The inspectors observed licensee performance during the site emergency preparedness exercise/drill in the Control Room (Shift Managers Office). The inspectors observed communications, event classification, and event notification activities by the simulated shift manager. The inspectors reviewed the emergency preparedness-related corrective actions from a previous inspection conducted by the NRCs Office of Nuclear Security and Incident Response to determine whether they had been completed and adequately addressed the cause of the previously-identified weakness. The inspectors also observed portions of the post-exercise/drill critique to determine whether their

observations were also identified by the licensees evaluators. The inspectors verified that minor issues identified during this inspection were entered into the licensees corrective action program.

These activities constitute the completion of one sample as defined in Inspection Procedure 71114.07-05.

b. Findings

No findings were identified.

RADIATION SAFETY

Cornerstone: Occupational and Public Radiation Safety

2RS0 4 Occupational Dose Assessment

a. Inspection Scope

This area was inspected to:

(1) determine the accuracy and operability of personal monitoring equipment;
(2) determine the accuracy and effectiveness of the licensees methods for determining total effective dose equivalent; and
(3) ensure occupational dose is appropriately monitored. The inspectors used the requirements in 10 CFR Part 20, the technical specifications, and the licensees procedures required by technical specifications as criteria for determining compliance.

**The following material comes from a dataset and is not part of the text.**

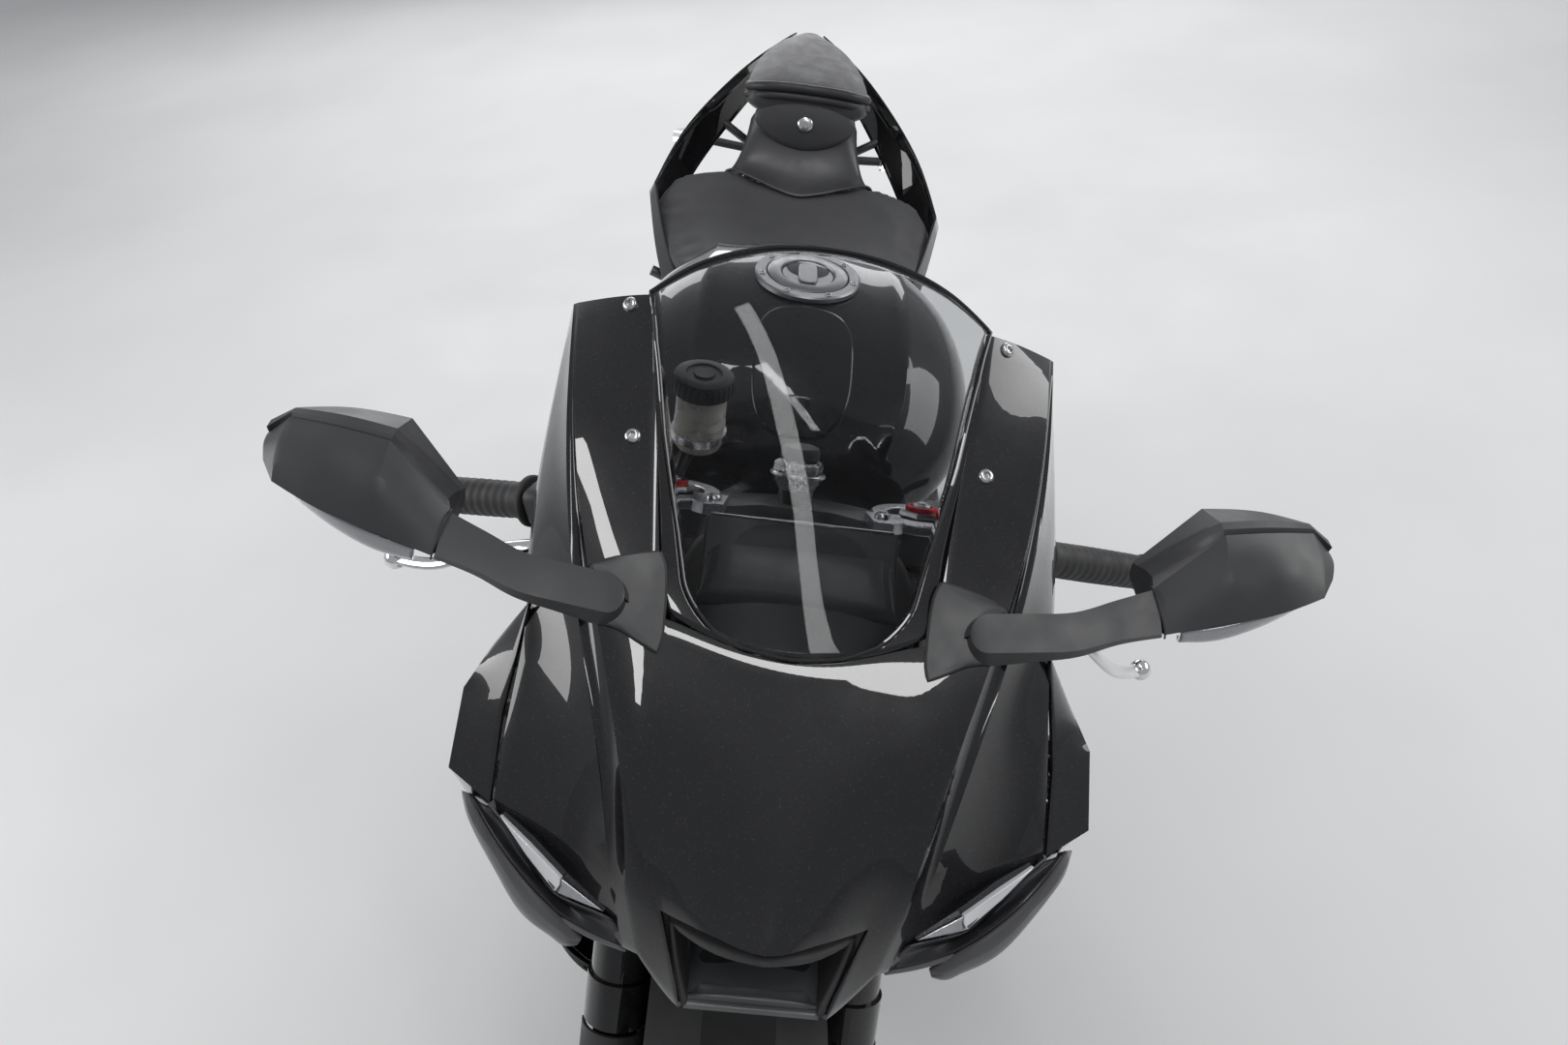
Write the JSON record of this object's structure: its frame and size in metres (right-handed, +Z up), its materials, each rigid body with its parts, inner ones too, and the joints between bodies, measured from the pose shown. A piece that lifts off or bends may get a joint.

During the inspection, the inspectors interviewed licensee personnel, performed walkdowns of various portions of the plant, and reviewed the following items:
  • External dosimetry accreditation, storage, issue, use, and processing of active and passive dosimeters
  • The technical competency and adequacy of the licensees internal dosimetry program
  • Adequacy of the dosimetry program for special dosimetry situations such as declared pregnant workers, multiple dosimetry placement, and neutron dose assessment
  • Audits, self-assessments, and corrective action documents related to dose assessment since the last inspection Specific documents reviewed during this inspection are listed in the attachment.

These activities constitute completion of the one required sample as defined in Inspection Procedure 71124.04-05.

b. Findings

No findings were identified.

2RS0 5 Radiation Monitoring Instrumentation

a. Inspection Scope

This area was inspected to verify the licensee is assuring the accuracy and operability of radiation monitoring instruments that are used to:

(1) monitor areas, materials, and workers to ensure a radiologically safe work environment; and
(2) detect and quantify radioactive process streams and effluent releases. The inspectors used the requirements in 10 CFR Part 20, the technical specifications, and the licensees procedures required by technical specifications as criteria for determining compliance.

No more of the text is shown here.